2015年01月29日(木)14時00分

専門部署がある企業はわずか16%。スペシャリストが求められるが

 CRE(企業不動産)戦略の重要性は、固定資産の評価を反映させる減損会計の適用といった背景や国土交通省の後押しもあって、近年各所で指摘されている。企業が所有するあらゆる不動産を、単に物理的な生産財としてだけではなく、経営戦略の視点から効率的に資産活用して、企業価値そのものの向上に繋ぐというのがCRE戦略の概念だ。

 だが、こうした啓発活動や一部の先行事例の影で、日本企業においてCRE戦略の実施が進んでいない実態も明らかになってきた。法人向け不動産サービス大手の三菱地所リアルエステートサービス株式会社が従業員100人以上の企業の経営層300人を対象に2014年9月に実施した「経営層と企業不動産に関する調査」によれば、「CRE戦略の実行の予定はない」あるいは「わからない」とした経営者が75.3%に上るという。また、「予定はない」とした経営者の理由は「必要だと思っていない」が60%で第1位になっている。あえて所有しないという判断も含めて、一定規模以上のほとんどの企業にとって、本来CRE戦略は必要不可欠だが、調査の結果は、その認知自体が未だ限定的であることを示している。

 では、CRE戦略に取り組んでいる、あるいは、取り組もうとしている企業経営者の実施理由はどこにあるのか。同調査によれば、54.1%が「経営指標(ROA)を改善するため」と答えている。これは企業会計基準における時価開示の流れを背景としたもので、CREの時価と利回りを強く意識する経営が目指されていることを物語っている。

 CRE戦略の先進国であるアメリカでは、企業内ないしはグループ内に専門の管理部署が設置され、専門職が担当することが少なくないという。日本企業ではどうか。前出の調査では、専門部署がある企業は16%にとどまり、47%が「他部署と兼任している」と答えている。ここでもやはり、出遅れ感があることは否めず、経営戦略の重要なピースという認識がまだ希薄であることもうかがえる。

 もちろん日本企業でも大企業を中心に、CRE戦略を含めた資産管理を連結子会社に一括する組織再編を行うなど、グループ全体を巻き込むガバナンスのレベルでの取り組みが報告されてきている。また、証券化やIT活用などのテクニカルな要素やCSRとの連携なども絡んでくるため、「兼任」で務めるには限界があるだろう。

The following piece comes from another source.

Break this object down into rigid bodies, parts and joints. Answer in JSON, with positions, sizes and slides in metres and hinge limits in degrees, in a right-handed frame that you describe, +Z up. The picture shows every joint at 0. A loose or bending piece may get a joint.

CRE戦略に特化した知見や職能を備えたスペシャリストが求められるが、それらを集めた専門部署を設置するほど、十分な人材が労働市場に存在しないという現状もうかがえる。

 CRE戦略の分野でアドバンテージを取ることは、そのまま企業価値の最大化に直結するものであり、企業を取り巻く環境が急速に変化する時代にあって、競争力強化の意味でも経営の安定化を図る意味でも、ただ見過ごすという選択肢はあり得ないだろう。今後日本の経営者は、いつ、どう動くかの決断を迫られることになるだろう。